[Start of Records shown]

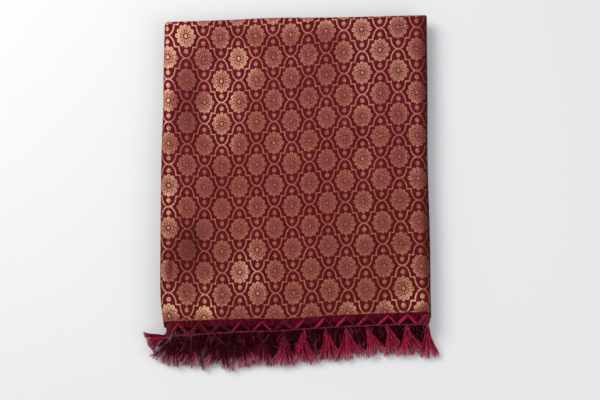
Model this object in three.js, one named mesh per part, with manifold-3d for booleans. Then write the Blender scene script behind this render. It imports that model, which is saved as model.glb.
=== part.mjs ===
// A silk brocade sari folded into a flat rectangle, with its fringed end on top.
// Millimetres, +Z up. X runs across the folded width, and the fringe points to -Y.
import * as THREE from "three";
import { mergeVertices } from "three/addons/utils/BufferGeometryUtils.js";
import Module from "manifold-3d";

const wasm = await Module();
wasm.setup();

// ---------------------------------------------------------------- driving sizes

const HALF_WIDTH = 140; // the loom width folded in four
const FOLD_RADIUS = 6; // outside of the top leaf where it turns over an edge
const TOP_Z = 24.6; // outer face of the top leaf, before its waves
const LEAF_WALL = 1.2;
const BAND_WALL = 1.1;
const SEAM_GAP = 0.3;
const FLAT_HALF = HALF_WIDTH - FOLD_RADIUS;
const FOLD_CENTRE_Z = TOP_Z - FOLD_RADIUS;

// The far fold and the hem both climb a little towards +X.
const FAR_FOLD = { middle: 187.4, climb: 3.8, bulge: 1.3, bulgeAt: -22, bulgeWidth: 42 };
const HEM = { middle: -132, climb: 5.2, sag: 1.8, sagAt: -10, sagWidth: 32 };

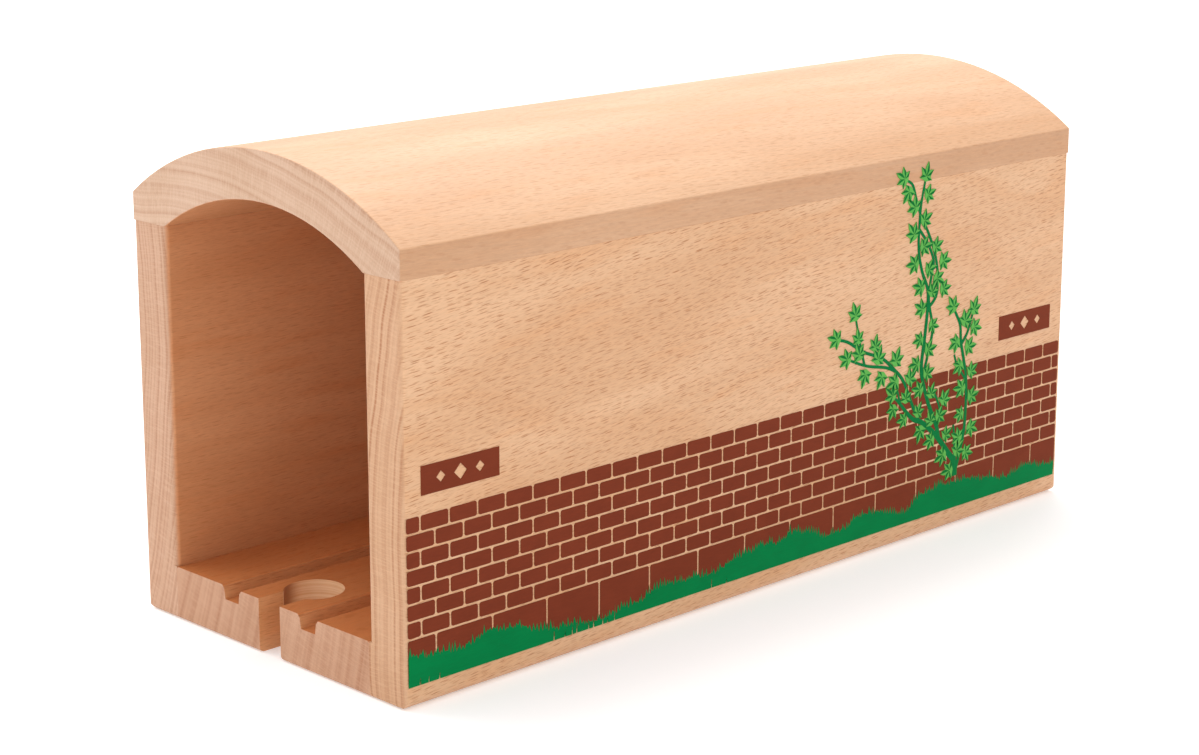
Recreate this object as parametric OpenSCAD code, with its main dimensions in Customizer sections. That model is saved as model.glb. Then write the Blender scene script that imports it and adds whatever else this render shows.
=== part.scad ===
// Toy railway tunnel: an arched roof on two side walls, glued round a grooved track floor.
// +X runs along the rails, +Y points away from the printed wall, +Z is up.
// The origin is the bottom centre of the whole piece, its connector peg included.

/* [Tunnel] */
// Length of the wooden body along the rails
body_length = 216; // [108:4:320]
// Width over both side walls
body_width = 88.6; // [80:0.2:120]
// Thickness of each side wall
wall_t = 11.5; // [8:0.5:16]
// Height of the side walls, up to the glued seam under the roof
wall_height = 87.4; // [70:0.2:120]
// Height at which the roof curve meets the outer sides
shoulder_height = 93.6; // [90:0.2:140]
// Height of the roof at its crown
crown_height = 107.8; // [104:0.2:160]
// Height of the passage at its crown
passage_height = 97; // [92:0.2:102]
// Rounding of the two long edges that the tunnel stands on
foot_r = 3; // [0.5:0.5:4]
// Easing of the upright corners at the two portals
corner_r = 1.3; // [0.5:0.1:3]
// Easing of the lower edges at the two portals
sill_r = 1.2; // [0.4:0.1:2]

/* [Track floor] */
// Thickness of the track floor
floor_t = 12; // [10:0.5:14]
// Distance between the centre lines of the two wheel grooves
groove_pitch = 26; // [24:0.5:30]
// Width of a wheel groove at the floor's top
groove_w = 6; // [5:0.5:8]
// Width of a wheel groove at its bottom
groove_bottom_w = 4.6; // [4:0.2:5]
// Depth of a wheel groove
groove_depth = 3.1; // [2:0.1:4]
// Easing of the groove's upper edges
groove_edge_r = 0.6; // [0.2:0.1:1]

/* [Connector] */
// Radius of the round socket hole
socket_r = 6.5; // [6:0.1:7]
// Distance from a portal to the centre of the socket hole and of the peg's head
coupling_reach = 12; // [11:0.5:14]
// Width of the slot that leads into the socket
slot_w = 7.2; // [6.5:0.1:9]
// Diameter of the peg's dowel
dowel_d = 6; // [5:0.5:6]
// Length of dowel glued into the floor
dowel_grip = 14; // [8:1:20]
// Diameter of the peg's head
peg_head_d = 11.6; // [10:0.1:12]
// Height of the peg's head
peg_head_h = 10; // [8:0.5:11]
// Depth of the dowel's hole in the head
head_bore_depth = 8; // [5:0.5:9]

/* [Printed wall] */
// Thickness of a printed layer
ink_t = 0.1; // [0.1:0.05:0.3]
// Margin between the near portal and the print
print_margin = 0.5; // [0.3:0.1:3]
// Margin between the far portal and the print
print_margin_far = 1.5; // [0.3:0.1:4]
// Height of the print's lower edge
print_low = 5; // [3:0.5:10]
// Height of the lower edge of the base blocks
block_low = 6; // [4:0.5:11]
// Height of the top of the brickwork
print_high = 39.9; // [30:0.1:60]
// Length of a brick with its joint
brick_pitch = 7.56; // [6:0.02:10]
// Height of a course with its joint
course_pitch = 3.6; // [3:0.05:5]
// Width of the open joints between bricks
joint_w = 0.5; // [0.3:0.05:0.8]
// Rounding of a brick's corners
brick_r = 0.5; // [0.2:0.1:1]
// Number of brick courses above the base blocks
courses = 7; // [3:1:9]
// Width of each name plate
plate_w = 20.7; // [12:0.1:30]
// Height of each name plate
plate_h = 6; // [4:0.1:9]
// Height of the centre line of the plates
plate_z = 46.9; // [44:0.1:60]
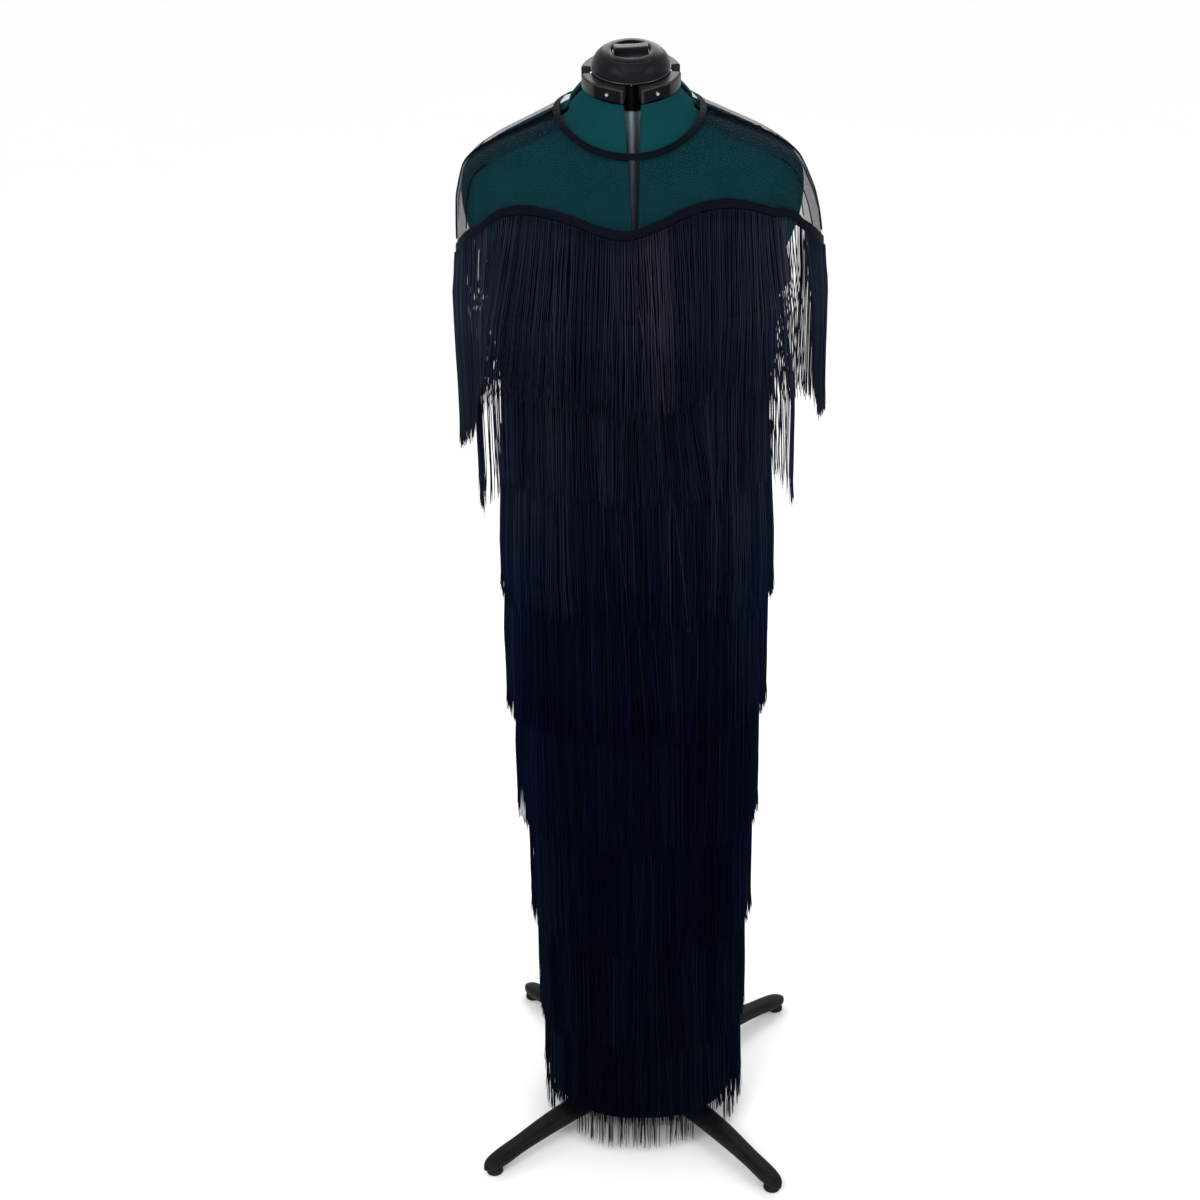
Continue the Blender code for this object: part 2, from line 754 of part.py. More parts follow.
def make_neck_clips():
    """Four blocks on an arc round the cap, each over one panel."""
    half_slot = math.asin(CLIP_SLOT / 2 / CLIP_RADIUS)
    low, high = Vector((0, 0, SEAM_GAP)), Vector((0, 0, CLIP_HEIGHT))
    edge = Vector((0, 0, CLIP_HEIGHT - CLIP_EDGE))
    for name, start in (("back_right", 0), ("back_left", 90), ("front_left", 180), ("front_right", 270)):
        begin = math.radians(start) + half_slot
        end = math.radians(start + 90) - half_slot
        sections = []
        for i in range(CLIP_STEPS + 1):
            turn = mix(begin, end, i / CLIP_STEPS)
            ray = Vector((math.cos(turn), math.sin(turn), 0))
            sections.append(
                (
                    ray * CLIP_INNER + low,
                    ray * CLIP_RADIUS + low,
                    ray * CLIP_RADIUS + edge,
                    ray * (CLIP_RADIUS - CLIP_EDGE) + high,
                    ray * CLIP_INNER + high,
                )
            )
        clip = loft(f"neck_clip_{name}", sections, black_plastic(), closed=False)
        clip.matrix_world = neck_matrix()
        smooth(clip)


def turned(name, profile, sides, surface):
    """A solid turned about Z from a profile of radius and height."""
    bm = bmesh.new()
    verts = [bm.verts.new((radius, 0, height)) for radius, height in profile]
    edges = [bm.edges.new(pair) for pair in zip(verts, verts[1:])]
    if profile[0][0] > 0:
        edges.append(bm.edges.new((verts[-1], verts[0])))
    bmesh.ops.spin(
        bm,
        geom=verts + edges,
        cent=(0, 0, 0),
        axis=(0, 0, 1),
        angle=2 * math.pi,
        steps=sides,
        use_merge=True,
        use_duplicate=False,
    )
    bmesh.ops.remove_doubles(bm, verts=bm.verts[:], dist=1e-6)
    obj = add_object(name, bm, surface)
    smooth(obj)
    return obj


def cap_levels():
    """Heights along the cap's axis: base, rim of the recess, floor of the recess."""
    base = CLIP_HEIGHT + SEAM_GAP
    rim = base + CAP_HEIGHT - CAP_DROP
    return base, rim, rim - DIAL_DEPTH


def make_cap():
    """A dome with a flat base, a short skirt and a round recess for the dial."""
    base, rim, floor = cap_levels()
    recess = DIAL_RADIUS + TUBE_GAP
    skirt = base + CAP_SKIRT
    profile = [(0, base), (CAP_RADIUS - 0.002, base), (CAP_RADIUS, skirt)]
    for i in range(1, 6):
        turn = math.radians(12 * i)
        out = mix(recess + 0.003, CAP_RADIUS, math.cos(turn * 1.5))
        profile.append((out, mix(skirt, rim, math.sin(turn * 1.5))))
    profile += [(recess, rim), (recess, floor), (0, floor)]
    cap = turned("neck_cap", profile, 32, black_plastic())
    cap.matrix_world = neck_matrix()


def make_dial():
    """A flat disc in the cap's recess with a bar to grip it by."""
    _, rim, floor = cap_levels()
    low, high = floor + SEAM_GAP, rim - DIAL_SINK
    bm = bmesh.new()
    bmesh.ops.create_cone(
        bm,
        cap_ends=True,
        segments=24,
        radius1=DIAL_RADIUS,
        radius2=DIAL_RADIUS,
        depth=high - low,
        matrix=Matrix.Translation((0, 0, (low + high) / 2)),
    )
    dial = add_object("dial", bm, black_plastic())
    bm = bmesh.new()
    bmesh.ops.create_cube(bm, size=1.0)
    for vert in bm.verts:
        vert.co.x *= GRIP_LENGTH
        vert.co.y *= GRIP_WIDTH
        vert.co.z = mix(rim - GRIP_SINK, rim + GRIP_RISE, vert.co.z + 0.5)
    bmesh.ops.bevel(
        bm,
        geom=bm.edges[:],
        offset=GRIP_EDGE,
        offset_type="OFFSET",
        segments=1,
        profile=0.5,
        affect="EDGES",
        material=-1,
    )
    grip = add_object("grip_cutter", bm, black_plastic())
    join_to(dial, grip)
    for obj in (dial, grip):
        obj.matrix_world = neck_matrix() @ Matrix.Rotation(DIAL_TURN, 4, "Z")
    smooth(dial)


def join_to(obj, piece):
    """Adds a hidden piece to an object."""
    piece.hide_render = True
    piece.display_type = "WIRE"
    join = obj.modifiers.new(piece.name, "BOOLEAN")
    join.operation = "UNION"
    join.object = piece


def make_socket():
    """The black socket under the cap. Its top is cut to the leaning plane of the cap."""
    bm = bmesh.new()
    plane = neck_matrix() @ Vector((0, 0, CLIP_HEIGHT))
    slope = math.tan(NECK_LEAN)
    bmesh.ops.create_cone(
        bm,
        cap_ends=True,
        segments=POLE_SIDES,
        radius1=SOCKET_RADIUS,
        radius2=SOCKET_RADIUS,
        depth=1.0,
    )
    for vert in bm.verts:
        if vert.co.z > 0:
            vert.co.z = plane.z + (vert.co.y - plane.y) * slope - SEAM_GAP
        else:
            vert.co.z = SOCKET_BOTTOM
    smooth(add_object("neck_socket", bm, black_plastic()))


def make_poles():
    bore = POLE_OUTER_RADIUS - POLE_WALL
    foot = HUB_BOTTOM + HUB_FLOOR + SEAM_GAP
    tube = [
        (bore, foot),
        (POLE_OUTER_RADIUS, foot),
        (POLE_OUTER_RADIUS, POLE_OUTER_TOP),
        (bore, POLE_OUTER_TOP),
    ]
    turned("pole_outer", tube, POLE_SIDES, black_plastic())
    inner_wall = POLE_INNER_RADIUS - POLE_WALL
    tube = [
        (inner_wall, POLE_INNER_BOTTOM),
        (POLE_INNER_RADIUS, POLE_INNER_BOTTOM),
        (POLE_INNER_RADIUS, SOCKET_BOTTOM - SEAM_GAP),
        (inner_wall, SOCKET_BOTTOM - SEAM_GAP),
    ]
    turned("pole_inner", tube, POLE_SIDES, grey_steel())
    low = POLE_OUTER_TOP + SEAM_GAP
    collar = [
        (bore, low),
        (COLLAR_RADIUS - 0.002, low),
        (COLLAR_RADIUS, low + 0.006),
        (COLLAR_RADIUS, low + COLLAR_HEIGHT - 0.010),
        (COLLAR_RADIUS - 0.004, low + COLLAR_HEIGHT),
        (bore, low + COLLAR_HEIGHT),
    ]
    turned("pole_collar", collar, POLE_SIDES, black_plastic())


def make_waist_bracket():
    """A ring on the inner pole with an arm to each panel."""
    bore = POLE_INNER_RADIUS + TUBE_GAP
    low, high = WAIST_HEIGHT - BRACKET_HALF, WAIST_HEIGHT + BRACKET_HALF
    profile = [(bore, low), (BRACKET_RADIUS, low), (BRACKET_RADIUS, high), (bore, high)]
    bracket = turned("waist_bracket", profile, POLE_SIDES, black_plastic())
    section = next(row for row in FORM_RINGS if row["z_side"] == WAIST_HEIGHT)
    for i in range(4):
        reach = Vector(ring_plan(section, math.radians(45 + 90 * i)))
        length = reach.length - SHELL_WALL - ARM_GAP
        bm = bmesh.new()
        bmesh.ops.create_cube(bm, size=1.0)
        for vert in bm.verts:
            vert.co.x = mix(BRACKET_RADIUS - 0.004, length, vert.co.x + 0.5)
            vert.co.y *= ARM_WIDTH
            vert.co.z *= ARM_THICK
        arm = add_object(f"arm_{i}_cutter", bm, black_plastic())
        direction = Matrix.Rotation(math.atan2(reach.y, reach.x), 4, "Z")
        arm.matrix_world = Matrix.Translation((0, 0, WAIST_HEIGHT)) @ direction
        join_to(bracket, arm)


def make_hub():
    bore = POLE_OUTER_RADIUS + SEAM_GAP
    profile = [
        (0, HUB_BOTTOM),
        (HUB_RADIUS, HUB_BOTTOM),
        (HUB_RADIUS, HUB_SHOULDER),
        (0.030, HUB_NECK),
        (0.021, HUB_TOP),
        (bore, HUB_TOP),
        (bore, HUB_BOTTOM + HUB_FLOOR),
        (0, HUB_BOTTOM + HUB_FLOOR),
    ]
    turned("hub", profile, 24, black_plastic())


def make_foot(number, place):
    bm = bmesh.new()
    bmesh.ops.create_cone(
        bm,
        cap_ends=True,
        segments=16,
        radius1=FOOT_RADIUS,
        radius2=FOOT_RADIUS - 0.001,
        depth=FOOT_HEIGHT,
        matrix=Matrix.Translation(place + Vector((0, 0, FOOT_HEIGHT / 2))),
    )
    smooth(add_object(f"foot_{number}", bm, black_plastic()))


def make_legs():
    start = HUB_RADIUS + SEAM_GAP
    for number, direction in enumerate(leg_directions(), 1):
        across = Vector((-direction.y, direction.x, 0))
        sections = []
        for share, half, low, high in LEG_SECTIONS:
            at = direction * mix(start, LEG_REACH + FOOT_RADIUS, share)
            edge = (high - low) * LEG_EDGE_SHARE
            flat = half * LEG_FLAT_SHARE
            outline = [
                (-half, low),
                (half, low),
                (half, high - edge),
                (flat, high),
                (-flat, high),
                (-half, high - edge),
            ]
            sections.append([at + across * s + Vector((0, 0, z)) for s, z in outline])
        leg = loft(f"leg_{number}", sections, black_plastic(), closed=False)
        smooth(leg)
        make_foot(number, direction * (LEG_REACH - FOOT_INSET))


def main():
    clear_scene()
    make_yoke()
    make_body()
    make_neck_binding()
    make_band("yoke_band_front", FRONT_ANGLES, -1)
    make_band("yoke_band_back", BACK_ANGLES, 1)
    make_top_row("fringe_row_1_front", FRONT_ANGLES, -1)
    make_top_row("fringe_row_1_back", BACK_ANGLES, 1)
    for i in range(ROW_COUNT):
        make_row(i + 2, HEADER_TOP - i * ROW_SPACING)
    make_panels()
    make_neck_clips()
    make_cap()
    make_dial()
    make_socket()
    make_poles()
    make_waist_bracket()
    make_hub()
    make_legs()


main()
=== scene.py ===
import json
import math

import bmesh
import bpy
import numpy as np
from mathutils import Matrix, Vector

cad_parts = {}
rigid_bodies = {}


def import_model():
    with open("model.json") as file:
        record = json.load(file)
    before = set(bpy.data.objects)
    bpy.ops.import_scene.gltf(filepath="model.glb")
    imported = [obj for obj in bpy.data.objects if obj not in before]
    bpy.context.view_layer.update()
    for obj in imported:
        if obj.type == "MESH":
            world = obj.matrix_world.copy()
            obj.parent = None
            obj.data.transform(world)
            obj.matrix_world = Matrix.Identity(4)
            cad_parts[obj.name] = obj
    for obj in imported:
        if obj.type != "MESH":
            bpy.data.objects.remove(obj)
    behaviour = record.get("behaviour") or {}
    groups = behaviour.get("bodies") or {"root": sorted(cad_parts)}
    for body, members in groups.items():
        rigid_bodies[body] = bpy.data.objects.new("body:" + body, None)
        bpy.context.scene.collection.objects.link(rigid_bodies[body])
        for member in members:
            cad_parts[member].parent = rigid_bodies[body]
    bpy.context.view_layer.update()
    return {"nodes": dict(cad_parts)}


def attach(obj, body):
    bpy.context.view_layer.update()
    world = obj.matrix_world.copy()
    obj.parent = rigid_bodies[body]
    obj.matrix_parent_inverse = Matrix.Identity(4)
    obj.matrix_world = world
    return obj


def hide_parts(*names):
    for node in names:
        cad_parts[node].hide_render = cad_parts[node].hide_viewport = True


# Looks for the fringe dress on its adjustable form. Metres, +Z up, the front faces -Y.
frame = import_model()
dice = np.random.default_rng(14)



def addToScene(name, data):
    thing = bpy.data.objects.new(name, data)
    bpy.context.scene.collection.objects.link(thing)
    return thing


# Camera, floor and soft light
stage = {
    "lens": 51.0,
    "sensor": 36.0,
    "place": (-0.050, -2.060, 1.787),
    "tilt": 65.0,
    "roll": -1.3,
    "floorSize": 60.0,
    "floorColour": (0.975, 0.975, 0.975),
    "skyColour": (0.99, 0.995, 1.0),
    "skyStrength": 1.02,
}
# Soft boxes: place, aimed at, width, height, watts
softBoxes = [
    ((-1.5, -2.2, 3.0), (0.0, 0.0, 1.30), 1.6, 1.6, 44.0),
    ((2.0, -1.5, 2.5), (0.0, 0.0, 1.25), 1.0, 1.8, 20.0),
    ((0.3, 2.2, 2.8), (0.0, 0.0, 1.20), 1.8, 1.2, 26.0),
]

lens = bpy.data.cameras.new("photoCamera")
lens.lens = stage["lens"]
lens.sensor_width = stage["sensor"]
camera = addToScene("photoCamera", lens)
camera.location = stage["place"]
tilted = Matrix.Rotation(math.radians(stage["tilt"]), 3, "X")
rolled = Matrix.Rotation(math.radians(stage["roll"]), 3, "Z")
camera.rotation_euler = (tilted @ rolled).to_euler()
bpy.context.scene.camera = camera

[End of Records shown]

Problem
Everything from the line containing "Recreate this object" down to the line containing "groove_edge_r = 0.6; // [0.2:0.1:1]" should be retyped exactly, both lines included, and nothing more.

Result for this task
Recreate this object as parametric OpenSCAD code, with its main dimensions in Customizer sections. That model is saved as model.glb. Then write the Blender scene script that imports it and adds whatever else this render shows.
=== part.scad ===
// Toy railway tunnel: an arched roof on two side walls, glued round a grooved track floor.
// +X runs along the rails, +Y points away from the printed wall, +Z is up.
// The origin is the bottom centre of the whole piece, its connector peg included.

/* [Tunnel] */
// Length of the wooden body along the rails
body_length = 216; // [108:4:320]
// Width over both side walls
body_width = 88.6; // [80:0.2:120]
// Thickness of each side wall
wall_t = 11.5; // [8:0.5:16]
// Height of the side walls, up to the glued seam under the roof
wall_height = 87.4; // [70:0.2:120]
// Height at which the roof curve meets the outer sides
shoulder_height = 93.6; // [90:0.2:140]
// Height of the roof at its crown
crown_height = 107.8; // [104:0.2:160]
// Height of the passage at its crown
passage_height = 97; // [92:0.2:102]
// Rounding of the two long edges that the tunnel stands on
foot_r = 3; // [0.5:0.5:4]
// Easing of the upright corners at the two portals
corner_r = 1.3; // [0.5:0.1:3]
// Easing of the lower edges at the two portals
sill_r = 1.2; // [0.4:0.1:2]

/* [Track floor] */
// Thickness of the track floor
floor_t = 12; // [10:0.5:14]
// Distance between the centre lines of the two wheel grooves
groove_pitch = 26; // [24:0.5:30]
// Width of a wheel groove at the floor's top
groove_w = 6; // [5:0.5:8]
// Width of a wheel groove at its bottom
groove_bottom_w = 4.6; // [4:0.2:5]
// Depth of a wheel groove
groove_depth = 3.1; // [2:0.1:4]
// Easing of the groove's upper edges
groove_edge_r = 0.6; // [0.2:0.1:1]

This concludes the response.